Rainbow Records was on the South side of 125th, just a bit east of The Apollo and was a large store with rows of browser bins for LPs on the left side of the shop, with counters to the right, going back to for an “L” near the back of the store – the discs (45s and LPs) were behind the counter). They were more formal than either Robinson one-man operation, but still were pretty relaxed. An employee I found out later was one Teddy McRae (a/k/a Mr. Bear), now known to me as a tenor sax player and singer of mild note. I would ask him for advice from time to time and he would play from albums to help me to choose my purchases – the only one I remember turning down was Cecil Gant on King; I thought the voice was too strange! I realize now that I should have interviewed McRae, but my first attempted interview came about in late 1964 with B.B. King at The Apollo (O&S # 33, 56). By then I was a graduate student in New Brunswick, NJ going for a Masters in zoology in continuation of my biological bent (and still trying to get into medical school). That interview was the result of wanting “something completely different” to balance out the intense academic/scientific life I was otherwise leading.
In New Brunswick there was/is a Black neighborhood and I wandered there from time to time, finding a combination shoe shine/repair parlor and record store – 45s only. It was in a basement frontage of a semi-main street in town: there were steps up to the front porch – one got into the shop by going under them. There that I stumbled upon some nice folks who were a bit puzzled by my presence, but took it in stride. That’s where my copies of singles by Guitar Nubbitt (5), Little Red Walter, and Larry Johnson (yes, THAT one… for Bobby Robinson) came from!! In the immortal words of Thomas A. Waller, “One never know, do one!”
- (1.) LOST IN MUSIC: by Giles Smith – Picador (1995) London.

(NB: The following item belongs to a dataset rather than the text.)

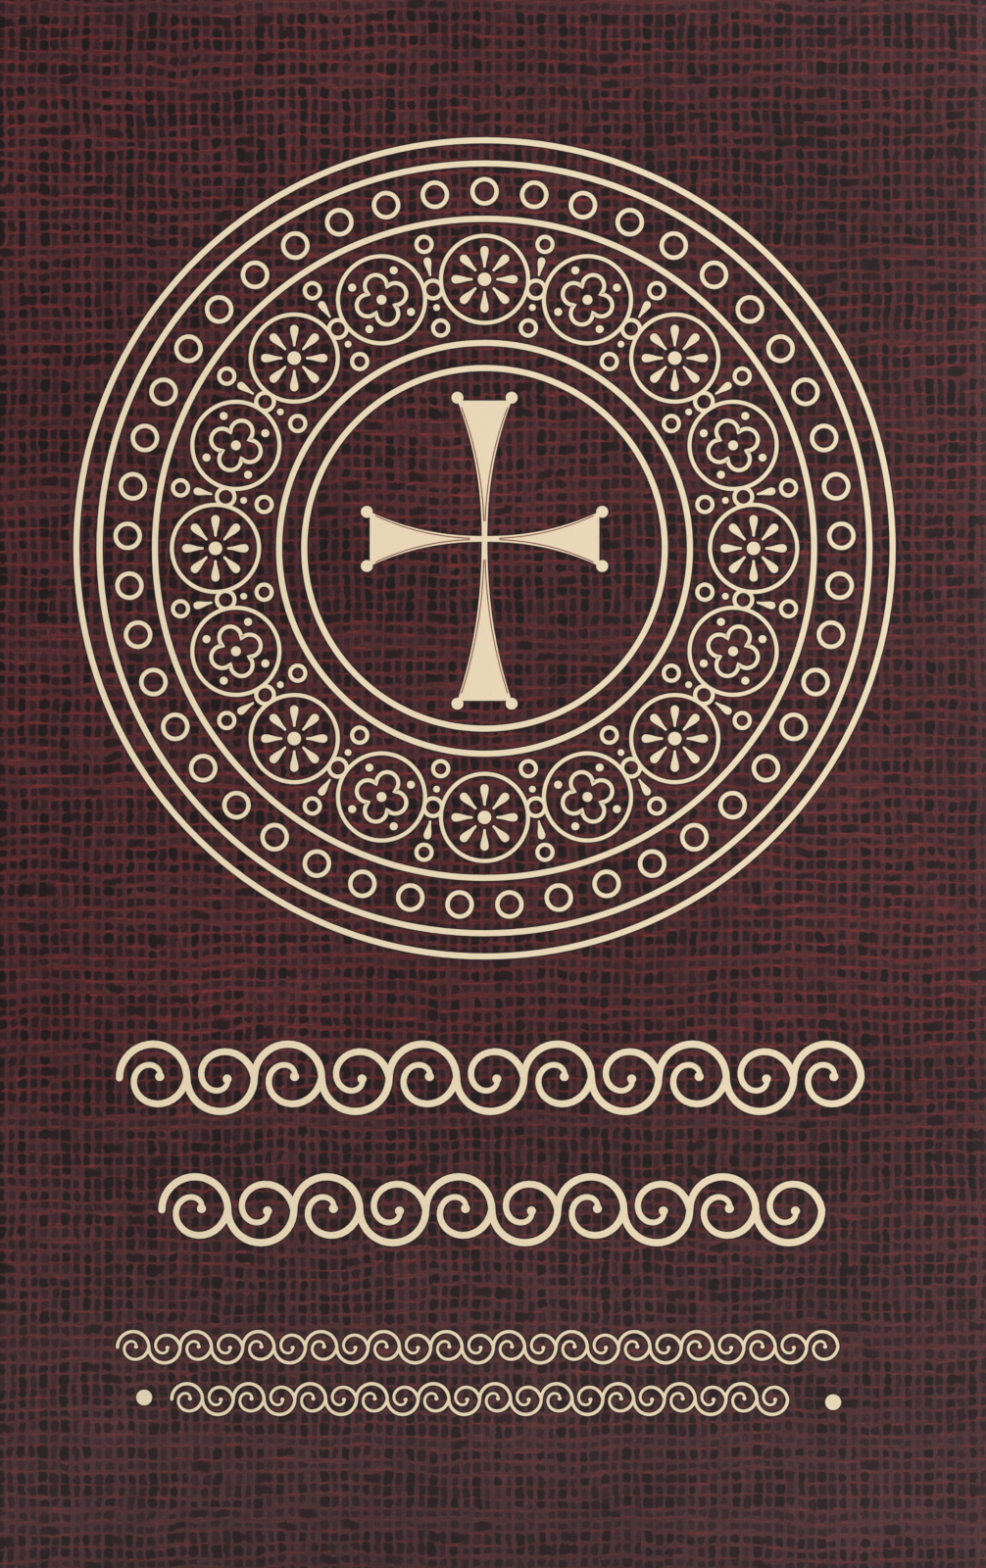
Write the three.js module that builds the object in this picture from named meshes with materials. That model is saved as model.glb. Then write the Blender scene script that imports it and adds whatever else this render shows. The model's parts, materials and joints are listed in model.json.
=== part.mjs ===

- (2.) Oddly enough, there are few women in this last grouping… I don’t know why. Secret Men’s business?
- (3.) O&S # 29.
- (4.) Lou Reed
- (5.) That was my original source for Mike Leadbitter and the BU crew getting both Guitar Nubbitt, and Alabama Watson 45s on Bluestown back in those days. I never could figure out how and why this shop obtained them – maybe the owner just liked that sort of stuff and had friends or family in Boston to supply him.